May 15, 2003

This is a transcript of Dr. Rockefeller's extemporaneous remarks on May 15

Today, we would like to discuss the need for research and development into drugs for conditions including AIDS and TB, and especially for conditions that are what we call the most neglected diseases in the whole of the developing world. Diseases that many of you will not have ever heard of before, and frankly, although I went to medical school, I heard of once long ago in a classroom and had forgotten until I got re-involved here. Diseases like Kala Azar, Chagas Disease, Sleeping Sickness and so forth. These are diseases experienced only by the very poorest people in the world, so that there's never going to be a chance for a market for drug companies to develop and sell their drugs into. And yet millions of people die of these diseases each year. So that is going to be our focus today.

We really will not move toward discussions of AIDS, although we're deeply involved in the matter of treatment and prevention of AIDS worldwide. What we'd like to get out of this meeting, and this again is part of an overall approach to our own government's attitudes and actions in this arena. What we'd like to get out of this is an understanding, first of all, of the existence of these diseases, the problem of lack of access to drugs, and research & development for the drugs.

Particularly, we need a publicly supported research and a needs driven research agenda for these drugs. Right now, much of the research is driven by what the market will bear, in this case the market will never drive a research agenda into these diseases because the market potential will not justify investment.

And finally, we need a sustainable international framework for cooperation and an integrated approach to this problem by the governments of the world. And the US obviously has a huge role to play from many points of view. We have the largest pharmaceutical research and developing capacity of any portion of the world and our leadership makes a huge difference. Conversely, of course, our dragging our feet on any of these issues slows down progress of international organizations, so our cooperation is deeply, deeply needed.

I'm going to end my introduction with a personal note because there's kind of an irony for me being involved in this. I started out because I was interested in the organization, I was asked to take on this role to chair the advisory board. I was at that time a practicing family physician in Portland, Maine, and I was interested but I wasn't deeply engaged.

In the spring of 2000, I went to Uganda where I saw a number of the Doctors Without Borders programs, including a research program for new treatment approaches to malaria, new maternal to child transmission prevention strategies for HIV, and also a Sleeping Sickness treatment program in northern Uganda. While I was there, I myself began to feel sick, and I thought maybe I had picked up a bug or been bitten by some mosquito or who knows what. And to shorten the story, six months later I was diagnosed with - by the way, sleeping sickness is what's considered an orphan condition. It's in an isolated sector of the world with no market, and therefore a pharmaceutical company will never focus on it without some external stimulus.

Six months after I was there visiting this program, I was diagnosed with an orphan disease called chronic myelogenous leukemia. A type of leukemia that killed everybody, virtually, as recently as twenty years ago and killed almost everybody within about five years as recently as just five years ago.
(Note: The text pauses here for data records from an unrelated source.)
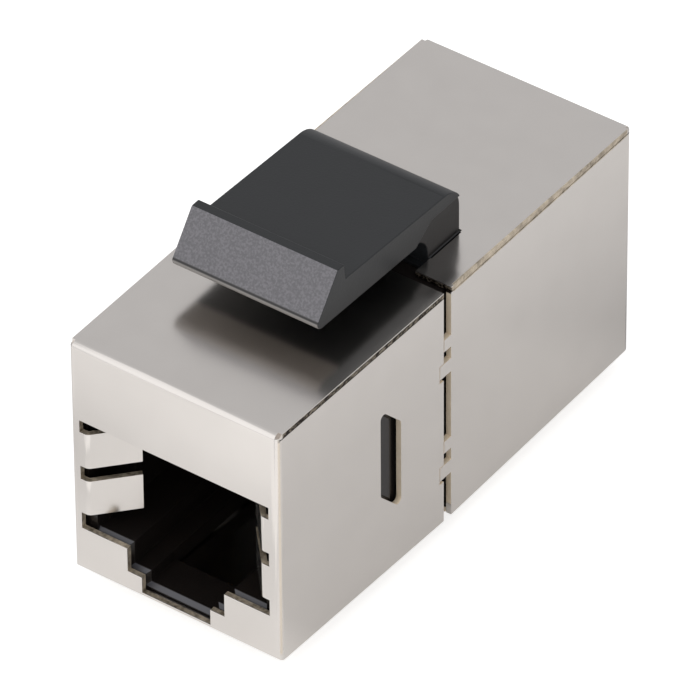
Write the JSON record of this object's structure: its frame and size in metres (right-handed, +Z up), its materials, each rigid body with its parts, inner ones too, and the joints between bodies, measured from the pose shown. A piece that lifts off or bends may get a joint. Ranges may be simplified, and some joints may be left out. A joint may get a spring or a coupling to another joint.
{
  "type": "rj45 inline coupler",
  "caption": "Shielded keystone-format inline coupler: two folded sheet shells round back-to-back modular jacks, with a spring latch on top.",
  "frame": {"origin": "middle of the length and width, on the plane of the bottom catch lugs' tips, which is the lowest point", "axes": "+Z up through the latch, -Y out of the front port, +X to the right as seen from the front"},
  "size_m": [0.0148, 0.0344, 0.0227],
  "materials": {
    "nickel_sheet": "satin nickel plate on folded brass sheet, raw brass at the cut edges",
    "latch_plastic": "black moulded plastic, fine spark texture on the nose",
    "jack_plastic": "black moulded plastic",
    "carrier_plastic": "black moulded plastic",
    "board_laminate": "green glass-epoxy board",
    "gold_contact": "gold flash on phosphor bronze"
  },
  "bodies": {
    "root": {"front_shell": "nickel_sheet", "rear_shell": "nickel_sheet", "keystone_latch": "latch_plastic", "front_jack_body": "jack_plastic", "rear_jack_body": "jack_plastic", "circuit_board": "board_laminate", "front_contact_carrier": "carrier_plastic", "rear_contact_carrier": "carrier_plastic", "front_contact_1": "gold_contact", "front_contact_2": "gold_contact", "front_contact_3": "gold_contact", "front_contact_4": "gold_contact", "front_contact_5": "gold_contact", "front_contact_6": "gold_contact", "front_contact_7": "gold_contact", "front_contact_8": "gold_contact", "rear_contact_1": "gold_contact", "rear_contact_2": "gold_contact", "rear_contact_3": "gold_contact", "rear_contact_4": "gold_contact", "rear_contact_5": "gold_contact", "rear_contact_6": "gold_contact", "rear_contact_7": "gold_contact", "rear_contact_8": "gold_contact"}
  },
  "joints": []
}
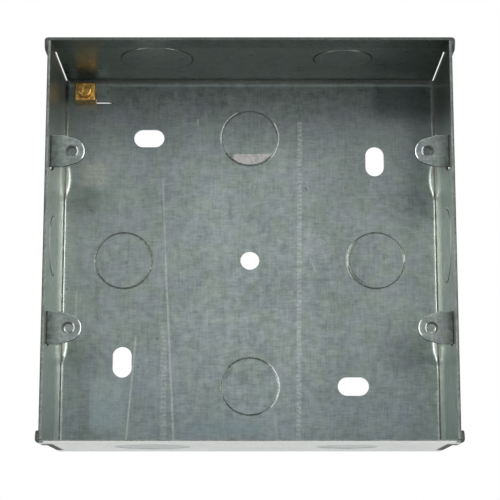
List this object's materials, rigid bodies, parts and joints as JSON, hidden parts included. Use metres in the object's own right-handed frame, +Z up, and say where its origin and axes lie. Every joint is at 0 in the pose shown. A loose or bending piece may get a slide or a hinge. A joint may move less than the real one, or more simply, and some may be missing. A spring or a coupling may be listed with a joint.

But six months after I was diagnosed with this type of cancer - cancer of the blood - Novartis came out with - Novartis is a pharmaceutical company - came out with a drug. The first pill treatment for a cancer anywhere - the most effective oral treatment for any cancer ever developed. And I am alive and healthy today because of this drug. It's quite miraculous, almost no side effects whatsoever. So I have an orphan disease while I've been engaged in a process of trying to support access to drugs and R&D for orphan diseases around the world.

I am a Rockefeller, I live in a country that has got the capacity to develop these drugs, and has the capacity to pay for them. My treatment costs, for the drugs alone, $30,000 a year. So that's four pills a day, twenty bucks a pill--$30,000 a year. And because of my extraordinary luck - I guess you'd call it luck, not so much luck getting the disease but luck living in this country - I'm able to be perfectly healthy. And all I can say is at some level, we - all of us in this room - share that same luck. We live in a country that has the capacity to care for us when we get sick. The juxtaposition of that experience with what I saw in northern Uganda where people die of drugs invented well over 50 years ago based on arsenic, that hurt like hell to take administered intravenously... kill one in five people from the drugs alone... kill one in ten, one in five are resistant to the drug, and nothing new has come down the pipeline until very, very recently for treating Sleeping Sickness. It is not right... is my bottom line. We need to change the situation.

It's just not acceptable now in a world of global commerce, global communication, global travel, to have 14 million people dying each year of potentially treatable communicable diseases, and we in the West are paying $30,000 for a treatment to keep me alive and nobody is making enough noise about it. So with that, I'm going to turn this over to my colleague Jill first, and then to Nicolas.